Smith's memo denied the allegations that the University tried to cover up DeRouselle's case, that it changed policy of reporting certain criminal activity on campus to exclude UHPD and that it threatened retaliation against Hess for taking DeRouselle's case to the DA.

Smith said he was not sorry for not reporting DeRouselle's forgery of the Athletics Department document, which followed the football player's 1996 conviction for forging his roommate's personal checks, because the administrators involved did not know of the earlier conviction and did not view the 1998 forgery as a felony.

"Neither (Athletics Director Chet) Gladchuk nor I identified the Athletics Department's internal form as an official state document," Smith wrote. "Neither of us realized that tampering with the department's internal document might be construed as a felony."

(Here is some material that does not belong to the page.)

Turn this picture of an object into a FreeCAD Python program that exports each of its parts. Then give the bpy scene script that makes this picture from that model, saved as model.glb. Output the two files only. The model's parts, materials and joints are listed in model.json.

Further, Smith wrote UH General Counsel Dennis Duffy did not advise him the incident might be a felony at the time.

But even if they were unaware of the extent of the crime, forgery is a felony and should have been reported to the police, Harris County District Attorney John B. Holmes Jr. said.

"What difference does it make the level of the crime?" Holmes asked. "If a car is burglarized, it is a misdemeanor. If it is stolen, it's a felony. You don't report one and not the other."

Smith also denied the police chief's claims that he was informed of his termination during a meeting with Martin on Nov. 8, 1999, days after DeRouselle was sentenced.

But handwritten notes taken by UHPD Assistant Chief Frank Cempa during a Nov. 9 meeting with Hess and Martin, at which the two discussed Hess' termination, tell a different story.

In the notes, taken Nov. 9, Cempa wrote that Hess "informed Martin that he had told me on Monday (Nov. 8) that he (Hess) had been fired and a letter would be forthcoming in a couple of days."

Cempa wrote that Martin seemed surprised Hess had informed him of the dismissal and promised Hess that his notice-of-termination letter would be ready by Nov. 19.

"Martin then commented that he'd like Hess to transition into the new (UHPD building) and that Hess should go out in a dignified manner due to his being a long standing good performer," Cempa wrote.

Further, Cempa wrote, "Hess ... believes the termination is wrong as it's not for cause."

The University's Staff Handbook outlines the procedure for terminating full-time staff, stating that cause must be given for such action.

Hess' attorney, Glenn Diddell, said UH told him it had reinstated Hess to avoid any confusion. Nevertheless, Hess told the Chronicle he had not heard from officials regarding his position, and sources say the University has dealt with Cempa, not Hess, since November.

Smith told the Chronicle that UHPD was being re-evaluated as part of a University-wide reorganization. Any action regarding Hess' position -- which officials maintain has not occurred -- would simply be a result of that re-evaluation, the president said.

Smith summed up Tuesday's memo by suggesting Hess' allegations are the result of displeasure at that reorganization.

"If there is a lesson in all this, I believe it is that organizational change is often very difficult, and it will not be welcomed and supported by some employees," Smith wrote.

Diddell had no comment Tuesday on the chief's current legal position.

"My census is that this (memo) is a carefully scripted statement," he said. "I am somewhat mystified by some of the statements made."